There was the usual: learning the piano, swimming with dolphins. And then there was the man who said he had always wanted to “stamp on the face of Slobodan Milosevic until he is dead”. 

It turned out he had been a UN peacekeeper in Srebrenica, so I suppose his response was understandable, if unexpected. It certainly made allocating him to a breakout group a bit difficult. 

It appears I’m not alone in my nervousness about workshops. But rather than bitter personal experience, many of the objections come from academics, and they are based on sound psychological research. 

Let’s examine some common assumptions about workshops. The first, and perhaps most widely accepted, is that groups create more ideas in a given period of time than individuals working alone. 

In 1958, a study by Yale University found that 48 individuals working alone generated twice as many ideas than those working in groups. The solitary thinkers’ ideas were also judged to be of higher quality by a panel of subject experts. 

The common element between the group and individual approaches was a clear objective and a degree of time pressure. The difference was the absence of self-conscious editing among the solitary sample, imposed by their timidity in the face of more assertive or apparently more productive members of the group. 

I try to manage this tendency by building-in opportunities for individual contemplation and more anonymous sharing through the use of Post-It notes (other impossible-to-open wads of sticky paper are available). 

By asking individuals to write down their ideas and stick them on to a wall, I find that the fear of speaking up, which the less bumptious members of the group feel, is reduced. 

Of course, at Workshop School you are trained to start each group working session with an injunction to suspend critical debate for the period of the brainstorm. 

The first problem with this is that it rarely works. There’s always one black-hatted critic or frustrated completer-finisher who ignores this commandment simply because it’s how they are. 

At this point, the moderator needs to become especially assertive if the critical atmosphere is to be contained.

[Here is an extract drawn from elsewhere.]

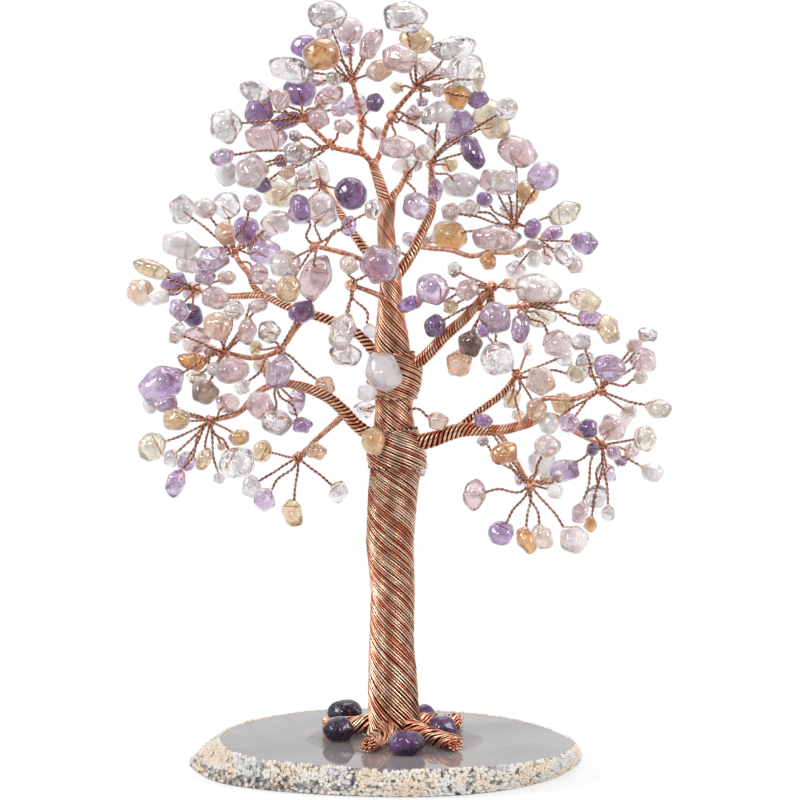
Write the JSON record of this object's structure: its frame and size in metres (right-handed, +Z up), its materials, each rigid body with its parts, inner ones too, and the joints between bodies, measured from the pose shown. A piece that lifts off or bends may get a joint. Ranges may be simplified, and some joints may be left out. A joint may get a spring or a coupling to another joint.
{
  "type": "gemstone tree ornament",
  "caption": "Ornamental tree of twisted copper wire hung with tumbled amethyst, rose quartz, citrine and clear quartz chips, standing on a polished agate slice.",
  "frame": {"origin": "on the slice's flat underside, below the trunk's axis at its foot", "axes": "+Z up along the trunk, -Y towards the picture's view, +X to its right"},
  "size_m": [0.1239, 0.0745, 0.1748],
  "materials": {
    "agate": "polished top, natural crystal rim",
    "clear_glue": "clear, glossy",
    "amethyst": "tumbled, glossy",
    "lavender": "tumbled, glossy",
    "rose_quartz": "tumbled, glossy",
    "peach_quartz": "tumbled, glossy",
    "citrine": "tumbled, glossy",
    "pale_citrine": "tumbled, glossy",
    "clear_quartz": "tumbled, glossy",
    "smoky_quartz": "tumbled, glossy",
    "root_amethyst": "tumbled, glossy, dark",
    "twisted_copper_wire": "bare copper, twisted pairs",
    "copper_wire": "bare copper, bright",
    "copper_core_wire": "bare copper, hidden"
  },
  "bodies": {
    "root": {"agate_slice": "agate", "chips_amethyst_left": "amethyst", "chips_amethyst_right": "amethyst", "chips_amethyst_upper": "amethyst", "chips_citrine_left": "citrine", "chips_citrine_right": "citrine", "chips_citrine_upper": "citrine", "chips_clear_quartz_left": "clear_quartz", "chips_clear_quartz_right": "clear_quartz", "chips_clear_quartz_upper": "clear_quartz", "chips_lavender_left": "lavender", "chips_lavender_right": "lavender", "chips_lavender_upper": "lavender", "chips_pale_citrine_left": "pale_citrine", "chips_pale_citrine_right": "pale_citrine", "chips_pale_citrine_upper": "pale_citrine", "chips_peach_quartz_left": "peach_quartz", "chips_peach_quartz_right": "peach_quartz", "chips_peach_quartz_upper": "peach_quartz", "chips_rose_quartz_left": "rose_quartz", "chips_rose_quartz_right": "rose_quartz", "chips_rose_quartz_upper": "rose_quartz", "chips_smoky_quartz_left": "smoky_quartz", "chips_smoky_quartz_right": "smoky_quartz", "glue_film": "clear_glue", "high_left_branch": "copper_wire", "leader_left_arm": "copper_wire", "leader_right_arm": "copper_wire", "lower_left_bough": "copper_wire", "lower_right_bough": "copper_wire", "mid_left_bough": "copper_wire", "mid_right_bough": "copper_wire", "root_back": "copper_wire", "root_front": "copper_wire", "root_left": "copper_wire", "root_right": "copper_wire", "root_stone_back_left": "root_amethyst", "root_stone_back_right": "root_amethyst", "root_stone_front": "root_amethyst", "root_stone_front_left": "root_amethyst", "root_stone_right": "root_amethyst", "short_left_branch": "copper_wire", "trunk_core": "copper_core_wire", "trunk_lower_collar": "copper_wire", "trunk_lower_wrap": "copper_wire", "trunk_middle_wrap": "copper_wire", "trunk_upper_collar": "copper_wire", "trunk_upper_wrap": "copper_wire", "twigs_lower_left": "twisted_copper_wire", "twigs_lower_right": "twisted_copper_wire", "twigs_mid_left": "twisted_copper_wire", "twigs_mid_right": "twisted_copper_wire", "twigs_top": "twisted_copper_wire", "twigs_trunk_side": "twisted_copper_wire", "twigs_upper_left": "twisted_copper_wire", "twigs_upper_right": "twisted_copper_wire", "upper_left_bough": "copper_wire", "upper_right_bough": "copper_wire"}
  },
  "joints": []
}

This can itself risk souring the atmosphere further, as a critic cut off in their prime often retaliates by becoming disruptive. Or, as we call it in the trade, ‘an a***hole’. 

A more profound question is whether the absence of challenge and debate is a good thing. A 2003 Berkeley study suggests not. It rigorously compared the output of groups encouraged to debate against those exhorted not to. The answer was clear: debate resulted in more than twice the number of ideas than silent consensus. 

Another issue with workshops is their artificiality. Truly creative organisations manage to inculcate a constant buzz of innovation as part of their everyday business. 

Studies have shown that environment has a big part to play, and I don’t mean bean bags and post-modern art. Something as simple (or draconian) as forcing people to go to a central location to get post, coffee and bladder relief creates opportunities for spontaneous idea exchange. 

Stories abound of the most creative conversations at Bletchley Park occurring not in the codebreakers’ huts but over the communal tea urn in the main house. Had email existed back then, we may not have won the war. 

So here are your innovation initiatives for 2014: less peer group pressure; more constructive conflict; and relocating the toilets. But how to get it all done? Perhaps you should set up a workshop.